Yes. You'll need to increase the "mds session timeout" value on the
MDS; it currently defaults to 60 seconds. You can increase that to
whatever values you like. The tradeoff here is that if you have a
client die, anything it had "capabilities' on (for read/write access)
will be unavailable for anybody who's doing something that might
conflict with those capabilities.
If you've got a new enough MDS (Hammer, probably, but you can check)
then you can use the admin socket to boot specific sessions, so it may
suit you to set very large timeouts and manually zap any client which
actually goes away badly (rather than getting disconnected by the
network).

>
> I'm in a testing period and a hard reboot of my cephfs clients would
> be quite annoying for me. Thanks in advance for your help.

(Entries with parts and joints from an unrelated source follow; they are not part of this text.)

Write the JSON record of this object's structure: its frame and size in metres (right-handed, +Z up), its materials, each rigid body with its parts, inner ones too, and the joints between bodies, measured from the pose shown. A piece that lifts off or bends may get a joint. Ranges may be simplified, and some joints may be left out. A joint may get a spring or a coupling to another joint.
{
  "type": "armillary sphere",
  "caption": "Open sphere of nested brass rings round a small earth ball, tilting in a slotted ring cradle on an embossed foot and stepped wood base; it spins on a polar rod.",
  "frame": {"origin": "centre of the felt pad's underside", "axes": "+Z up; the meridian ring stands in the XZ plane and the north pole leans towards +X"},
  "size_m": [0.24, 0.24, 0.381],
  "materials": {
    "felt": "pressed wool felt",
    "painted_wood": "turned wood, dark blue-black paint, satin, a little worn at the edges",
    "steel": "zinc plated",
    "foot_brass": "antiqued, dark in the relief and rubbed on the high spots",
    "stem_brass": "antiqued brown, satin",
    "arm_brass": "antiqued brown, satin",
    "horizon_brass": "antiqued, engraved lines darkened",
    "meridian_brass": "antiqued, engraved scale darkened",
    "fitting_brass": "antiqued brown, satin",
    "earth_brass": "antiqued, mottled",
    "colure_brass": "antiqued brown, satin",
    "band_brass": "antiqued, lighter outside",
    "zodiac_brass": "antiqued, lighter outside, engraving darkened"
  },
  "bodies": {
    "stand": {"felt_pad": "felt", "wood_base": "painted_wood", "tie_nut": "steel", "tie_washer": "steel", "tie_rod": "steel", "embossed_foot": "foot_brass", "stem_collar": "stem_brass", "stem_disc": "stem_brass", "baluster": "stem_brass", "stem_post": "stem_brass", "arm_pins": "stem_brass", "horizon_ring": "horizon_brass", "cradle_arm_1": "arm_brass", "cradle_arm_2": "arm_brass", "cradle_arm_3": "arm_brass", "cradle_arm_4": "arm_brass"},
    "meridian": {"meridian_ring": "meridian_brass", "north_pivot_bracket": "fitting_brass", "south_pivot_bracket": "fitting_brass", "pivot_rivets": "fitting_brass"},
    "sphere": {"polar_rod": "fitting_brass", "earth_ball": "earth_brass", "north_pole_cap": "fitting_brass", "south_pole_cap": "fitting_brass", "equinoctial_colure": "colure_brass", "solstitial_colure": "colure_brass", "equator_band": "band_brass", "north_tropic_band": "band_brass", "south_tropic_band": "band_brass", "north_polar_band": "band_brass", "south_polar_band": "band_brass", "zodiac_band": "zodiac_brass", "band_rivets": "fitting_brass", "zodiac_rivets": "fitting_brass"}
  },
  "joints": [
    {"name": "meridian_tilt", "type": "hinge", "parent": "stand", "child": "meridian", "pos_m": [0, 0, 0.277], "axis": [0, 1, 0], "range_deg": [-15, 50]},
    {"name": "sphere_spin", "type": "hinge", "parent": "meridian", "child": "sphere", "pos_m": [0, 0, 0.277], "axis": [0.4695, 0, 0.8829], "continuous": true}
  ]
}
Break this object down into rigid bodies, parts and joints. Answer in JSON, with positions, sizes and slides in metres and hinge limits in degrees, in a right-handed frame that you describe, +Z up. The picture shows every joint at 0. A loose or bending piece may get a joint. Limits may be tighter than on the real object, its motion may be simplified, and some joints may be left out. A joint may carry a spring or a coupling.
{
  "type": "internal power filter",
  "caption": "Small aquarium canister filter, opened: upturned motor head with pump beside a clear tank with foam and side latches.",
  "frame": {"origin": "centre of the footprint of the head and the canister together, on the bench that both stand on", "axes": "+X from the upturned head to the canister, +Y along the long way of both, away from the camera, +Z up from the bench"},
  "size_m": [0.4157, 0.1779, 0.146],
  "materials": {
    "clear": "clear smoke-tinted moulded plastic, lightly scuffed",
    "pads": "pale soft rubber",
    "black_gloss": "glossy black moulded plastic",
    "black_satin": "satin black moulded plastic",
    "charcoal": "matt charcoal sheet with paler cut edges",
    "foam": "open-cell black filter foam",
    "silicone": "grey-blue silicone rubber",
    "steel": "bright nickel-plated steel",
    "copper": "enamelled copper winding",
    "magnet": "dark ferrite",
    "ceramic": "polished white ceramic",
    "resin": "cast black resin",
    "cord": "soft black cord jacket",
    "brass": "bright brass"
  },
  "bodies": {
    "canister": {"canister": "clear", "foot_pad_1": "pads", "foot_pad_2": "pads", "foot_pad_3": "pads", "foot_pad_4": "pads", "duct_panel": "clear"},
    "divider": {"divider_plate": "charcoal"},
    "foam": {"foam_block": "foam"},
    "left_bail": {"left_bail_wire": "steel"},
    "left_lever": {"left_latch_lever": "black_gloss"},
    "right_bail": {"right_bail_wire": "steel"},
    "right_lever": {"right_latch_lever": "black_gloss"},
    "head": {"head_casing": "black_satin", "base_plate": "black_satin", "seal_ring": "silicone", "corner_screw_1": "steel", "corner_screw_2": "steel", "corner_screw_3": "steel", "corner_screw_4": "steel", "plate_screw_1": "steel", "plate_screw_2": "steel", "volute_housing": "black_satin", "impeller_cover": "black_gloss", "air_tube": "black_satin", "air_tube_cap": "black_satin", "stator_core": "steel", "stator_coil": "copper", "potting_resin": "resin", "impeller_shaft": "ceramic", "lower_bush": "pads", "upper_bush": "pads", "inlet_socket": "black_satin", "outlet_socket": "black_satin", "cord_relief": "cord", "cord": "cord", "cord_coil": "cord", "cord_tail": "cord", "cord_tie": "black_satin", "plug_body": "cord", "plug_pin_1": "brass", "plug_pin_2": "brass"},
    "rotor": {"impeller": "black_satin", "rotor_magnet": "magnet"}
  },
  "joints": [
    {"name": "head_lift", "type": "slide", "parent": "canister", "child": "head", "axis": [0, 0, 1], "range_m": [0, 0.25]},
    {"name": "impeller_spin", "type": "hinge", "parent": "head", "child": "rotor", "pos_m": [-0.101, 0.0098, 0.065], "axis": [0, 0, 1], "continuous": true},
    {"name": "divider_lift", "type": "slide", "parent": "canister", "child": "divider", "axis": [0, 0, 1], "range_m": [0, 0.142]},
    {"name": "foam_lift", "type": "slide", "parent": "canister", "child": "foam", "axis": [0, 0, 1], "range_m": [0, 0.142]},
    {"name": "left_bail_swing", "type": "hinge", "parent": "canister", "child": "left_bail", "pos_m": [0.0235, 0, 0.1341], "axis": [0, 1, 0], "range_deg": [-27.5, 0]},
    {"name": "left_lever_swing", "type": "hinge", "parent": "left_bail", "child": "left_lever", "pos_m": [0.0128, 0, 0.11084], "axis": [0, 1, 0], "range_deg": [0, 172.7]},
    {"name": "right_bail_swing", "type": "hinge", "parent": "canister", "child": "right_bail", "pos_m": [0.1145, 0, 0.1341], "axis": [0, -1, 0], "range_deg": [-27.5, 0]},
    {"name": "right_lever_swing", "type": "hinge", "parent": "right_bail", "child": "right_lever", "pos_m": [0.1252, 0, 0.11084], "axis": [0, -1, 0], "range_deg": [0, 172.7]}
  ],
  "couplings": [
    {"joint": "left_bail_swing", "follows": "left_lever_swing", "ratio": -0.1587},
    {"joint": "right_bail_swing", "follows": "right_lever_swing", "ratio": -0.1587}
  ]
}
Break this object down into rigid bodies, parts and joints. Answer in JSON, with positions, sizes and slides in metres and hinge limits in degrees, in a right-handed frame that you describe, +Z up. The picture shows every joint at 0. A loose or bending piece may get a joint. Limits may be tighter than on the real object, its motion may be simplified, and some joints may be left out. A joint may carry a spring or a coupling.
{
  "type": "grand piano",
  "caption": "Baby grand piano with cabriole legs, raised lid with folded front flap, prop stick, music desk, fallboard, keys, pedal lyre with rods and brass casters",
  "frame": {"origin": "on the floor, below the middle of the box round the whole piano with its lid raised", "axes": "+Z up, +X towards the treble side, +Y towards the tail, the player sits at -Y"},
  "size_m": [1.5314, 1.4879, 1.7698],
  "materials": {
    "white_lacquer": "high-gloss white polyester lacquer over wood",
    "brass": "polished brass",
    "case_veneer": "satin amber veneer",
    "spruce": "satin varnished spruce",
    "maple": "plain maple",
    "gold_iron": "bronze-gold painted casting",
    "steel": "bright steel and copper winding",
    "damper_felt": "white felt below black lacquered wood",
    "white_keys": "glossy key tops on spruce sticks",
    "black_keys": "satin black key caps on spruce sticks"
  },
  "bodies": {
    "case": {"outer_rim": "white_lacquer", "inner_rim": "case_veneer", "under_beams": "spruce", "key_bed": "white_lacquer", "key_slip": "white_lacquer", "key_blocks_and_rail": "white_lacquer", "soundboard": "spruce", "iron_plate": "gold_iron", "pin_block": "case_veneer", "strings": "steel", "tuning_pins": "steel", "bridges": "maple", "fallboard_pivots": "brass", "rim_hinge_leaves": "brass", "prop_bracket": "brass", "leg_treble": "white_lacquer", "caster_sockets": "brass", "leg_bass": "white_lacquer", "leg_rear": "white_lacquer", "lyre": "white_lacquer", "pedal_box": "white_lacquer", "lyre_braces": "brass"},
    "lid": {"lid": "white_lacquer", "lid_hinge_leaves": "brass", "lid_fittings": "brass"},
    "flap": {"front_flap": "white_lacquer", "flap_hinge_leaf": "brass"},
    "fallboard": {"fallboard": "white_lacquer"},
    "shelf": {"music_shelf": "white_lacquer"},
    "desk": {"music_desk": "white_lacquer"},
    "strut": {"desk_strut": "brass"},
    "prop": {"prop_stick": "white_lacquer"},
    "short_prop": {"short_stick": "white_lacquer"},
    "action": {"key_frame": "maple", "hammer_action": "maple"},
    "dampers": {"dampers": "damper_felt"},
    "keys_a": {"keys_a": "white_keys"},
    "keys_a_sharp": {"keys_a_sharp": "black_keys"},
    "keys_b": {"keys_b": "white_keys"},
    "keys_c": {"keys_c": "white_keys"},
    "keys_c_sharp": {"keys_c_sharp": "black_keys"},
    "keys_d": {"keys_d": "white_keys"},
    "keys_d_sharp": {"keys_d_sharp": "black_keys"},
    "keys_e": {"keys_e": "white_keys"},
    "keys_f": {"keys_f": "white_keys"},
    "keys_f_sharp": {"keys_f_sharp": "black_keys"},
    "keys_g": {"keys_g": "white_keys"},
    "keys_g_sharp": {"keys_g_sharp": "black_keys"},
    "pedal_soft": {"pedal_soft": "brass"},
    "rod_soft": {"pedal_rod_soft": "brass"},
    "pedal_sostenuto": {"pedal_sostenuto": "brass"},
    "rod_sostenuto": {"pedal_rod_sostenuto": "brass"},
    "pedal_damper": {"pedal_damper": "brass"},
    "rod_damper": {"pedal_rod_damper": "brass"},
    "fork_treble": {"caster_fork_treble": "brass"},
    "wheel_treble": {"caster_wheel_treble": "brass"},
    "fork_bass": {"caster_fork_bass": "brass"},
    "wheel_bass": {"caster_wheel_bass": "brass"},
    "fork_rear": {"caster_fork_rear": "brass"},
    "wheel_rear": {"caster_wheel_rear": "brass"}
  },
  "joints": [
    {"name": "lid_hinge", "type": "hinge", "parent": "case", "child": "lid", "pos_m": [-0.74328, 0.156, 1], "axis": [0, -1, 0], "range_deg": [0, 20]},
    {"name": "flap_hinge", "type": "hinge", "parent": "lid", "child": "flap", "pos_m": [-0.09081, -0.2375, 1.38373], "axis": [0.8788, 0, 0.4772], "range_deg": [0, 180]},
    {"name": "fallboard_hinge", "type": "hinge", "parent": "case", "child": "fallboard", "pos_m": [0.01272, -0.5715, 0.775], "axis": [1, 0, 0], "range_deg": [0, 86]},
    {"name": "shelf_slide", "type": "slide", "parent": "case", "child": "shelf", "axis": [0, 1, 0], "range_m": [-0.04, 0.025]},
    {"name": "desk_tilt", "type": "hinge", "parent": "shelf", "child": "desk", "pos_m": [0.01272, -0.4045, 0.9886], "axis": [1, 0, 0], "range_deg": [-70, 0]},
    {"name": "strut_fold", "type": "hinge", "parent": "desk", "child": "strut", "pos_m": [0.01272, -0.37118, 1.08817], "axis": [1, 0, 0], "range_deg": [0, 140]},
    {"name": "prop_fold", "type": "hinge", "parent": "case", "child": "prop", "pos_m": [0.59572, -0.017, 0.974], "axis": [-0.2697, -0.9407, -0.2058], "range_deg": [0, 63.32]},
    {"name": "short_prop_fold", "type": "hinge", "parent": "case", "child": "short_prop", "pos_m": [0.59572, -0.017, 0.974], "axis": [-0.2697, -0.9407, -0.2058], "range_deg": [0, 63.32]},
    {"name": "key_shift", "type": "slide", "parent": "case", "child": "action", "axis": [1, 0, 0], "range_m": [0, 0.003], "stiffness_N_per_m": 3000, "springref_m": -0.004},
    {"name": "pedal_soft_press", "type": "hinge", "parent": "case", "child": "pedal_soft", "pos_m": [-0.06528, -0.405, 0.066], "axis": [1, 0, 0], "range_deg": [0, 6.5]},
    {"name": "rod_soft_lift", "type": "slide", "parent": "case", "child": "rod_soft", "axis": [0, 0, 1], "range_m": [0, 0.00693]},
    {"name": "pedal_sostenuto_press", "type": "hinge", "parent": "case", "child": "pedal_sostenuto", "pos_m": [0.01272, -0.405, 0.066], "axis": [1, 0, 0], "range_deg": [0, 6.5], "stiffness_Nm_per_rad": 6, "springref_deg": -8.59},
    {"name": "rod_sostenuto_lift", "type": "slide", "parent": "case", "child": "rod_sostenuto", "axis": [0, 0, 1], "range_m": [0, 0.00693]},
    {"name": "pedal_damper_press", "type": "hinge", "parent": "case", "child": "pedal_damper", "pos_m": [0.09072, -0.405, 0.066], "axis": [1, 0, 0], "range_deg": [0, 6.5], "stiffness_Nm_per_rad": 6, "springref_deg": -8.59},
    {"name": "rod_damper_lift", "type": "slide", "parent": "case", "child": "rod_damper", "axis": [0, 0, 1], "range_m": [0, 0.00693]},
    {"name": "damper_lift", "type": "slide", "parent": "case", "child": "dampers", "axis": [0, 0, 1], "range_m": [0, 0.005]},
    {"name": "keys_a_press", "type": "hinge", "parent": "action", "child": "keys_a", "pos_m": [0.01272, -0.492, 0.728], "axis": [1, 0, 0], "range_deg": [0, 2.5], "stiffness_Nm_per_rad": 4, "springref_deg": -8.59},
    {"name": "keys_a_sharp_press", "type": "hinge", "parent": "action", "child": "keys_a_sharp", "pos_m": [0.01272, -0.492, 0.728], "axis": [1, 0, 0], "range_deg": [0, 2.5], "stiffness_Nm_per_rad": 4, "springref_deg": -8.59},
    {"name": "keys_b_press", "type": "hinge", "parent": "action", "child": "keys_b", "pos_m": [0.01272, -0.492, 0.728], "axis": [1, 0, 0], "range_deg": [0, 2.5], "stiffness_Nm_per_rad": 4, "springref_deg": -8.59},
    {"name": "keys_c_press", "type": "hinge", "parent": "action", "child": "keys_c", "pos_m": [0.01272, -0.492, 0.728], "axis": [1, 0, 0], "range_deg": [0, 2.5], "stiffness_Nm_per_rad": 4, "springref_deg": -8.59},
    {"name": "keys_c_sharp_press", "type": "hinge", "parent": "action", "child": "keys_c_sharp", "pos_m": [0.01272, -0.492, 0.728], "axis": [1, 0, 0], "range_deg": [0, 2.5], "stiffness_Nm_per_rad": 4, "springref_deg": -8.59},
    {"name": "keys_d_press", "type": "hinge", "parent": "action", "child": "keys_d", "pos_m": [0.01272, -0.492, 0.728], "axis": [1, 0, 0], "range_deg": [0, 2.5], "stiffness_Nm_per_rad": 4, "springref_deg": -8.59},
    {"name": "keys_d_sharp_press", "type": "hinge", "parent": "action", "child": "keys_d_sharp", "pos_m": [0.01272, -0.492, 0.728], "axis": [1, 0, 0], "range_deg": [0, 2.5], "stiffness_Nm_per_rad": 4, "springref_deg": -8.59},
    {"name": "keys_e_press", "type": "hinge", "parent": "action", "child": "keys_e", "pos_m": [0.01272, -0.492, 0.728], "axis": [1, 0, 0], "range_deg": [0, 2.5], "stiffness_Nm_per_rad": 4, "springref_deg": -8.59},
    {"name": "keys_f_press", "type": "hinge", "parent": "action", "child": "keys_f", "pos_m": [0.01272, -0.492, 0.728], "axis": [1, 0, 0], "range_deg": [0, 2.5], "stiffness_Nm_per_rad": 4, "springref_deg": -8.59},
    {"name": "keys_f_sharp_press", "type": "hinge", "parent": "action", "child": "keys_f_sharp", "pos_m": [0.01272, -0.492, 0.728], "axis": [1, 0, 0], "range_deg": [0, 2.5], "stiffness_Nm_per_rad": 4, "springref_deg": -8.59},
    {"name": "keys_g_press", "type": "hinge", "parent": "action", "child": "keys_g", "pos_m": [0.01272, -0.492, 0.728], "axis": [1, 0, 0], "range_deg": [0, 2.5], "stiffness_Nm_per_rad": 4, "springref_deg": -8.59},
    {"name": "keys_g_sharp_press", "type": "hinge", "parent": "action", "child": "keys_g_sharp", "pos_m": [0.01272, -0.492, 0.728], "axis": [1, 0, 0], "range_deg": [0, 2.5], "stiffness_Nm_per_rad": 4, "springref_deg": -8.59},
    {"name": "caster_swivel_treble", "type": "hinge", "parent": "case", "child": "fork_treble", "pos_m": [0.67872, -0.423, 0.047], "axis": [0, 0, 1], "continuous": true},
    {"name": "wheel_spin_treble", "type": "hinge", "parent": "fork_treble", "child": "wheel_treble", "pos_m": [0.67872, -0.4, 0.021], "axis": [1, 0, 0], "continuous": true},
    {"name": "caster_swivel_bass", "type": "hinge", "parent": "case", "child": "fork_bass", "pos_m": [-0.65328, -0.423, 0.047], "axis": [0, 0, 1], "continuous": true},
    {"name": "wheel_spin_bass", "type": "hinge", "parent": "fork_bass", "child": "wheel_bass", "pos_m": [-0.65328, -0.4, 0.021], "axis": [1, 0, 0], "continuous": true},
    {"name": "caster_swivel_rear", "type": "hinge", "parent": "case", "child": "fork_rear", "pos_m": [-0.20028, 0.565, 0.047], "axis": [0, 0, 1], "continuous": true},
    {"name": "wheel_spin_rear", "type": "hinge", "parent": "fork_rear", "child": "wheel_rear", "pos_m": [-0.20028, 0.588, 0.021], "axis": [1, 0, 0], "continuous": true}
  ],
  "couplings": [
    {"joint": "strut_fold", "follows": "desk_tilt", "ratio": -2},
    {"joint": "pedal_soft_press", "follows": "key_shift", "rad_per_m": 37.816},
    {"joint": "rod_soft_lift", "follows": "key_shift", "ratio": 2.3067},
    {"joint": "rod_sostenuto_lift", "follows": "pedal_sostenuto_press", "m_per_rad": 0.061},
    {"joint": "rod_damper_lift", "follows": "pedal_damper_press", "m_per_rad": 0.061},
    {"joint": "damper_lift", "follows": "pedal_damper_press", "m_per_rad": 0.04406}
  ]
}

Yeah. Unfortunately there's a basic tradeoff in strictly-consistent
(aka POSIX) network filesystems here: if the network goes away, you
can't be consistent any more because the disconnected client can make
conflicting changes. And you can't tell exactly when the network
disappeared.

So while we hope to make this less painful in the future, the network
dying that badly is a failure case that you need to be aware of
meaning that the client might have conflicting information. If it
*does* have conflicting info, the best we can do about it is be
polite, return a bunch of error codes, and unmount gracefully. We'll
get there eventually but it's a lot of work.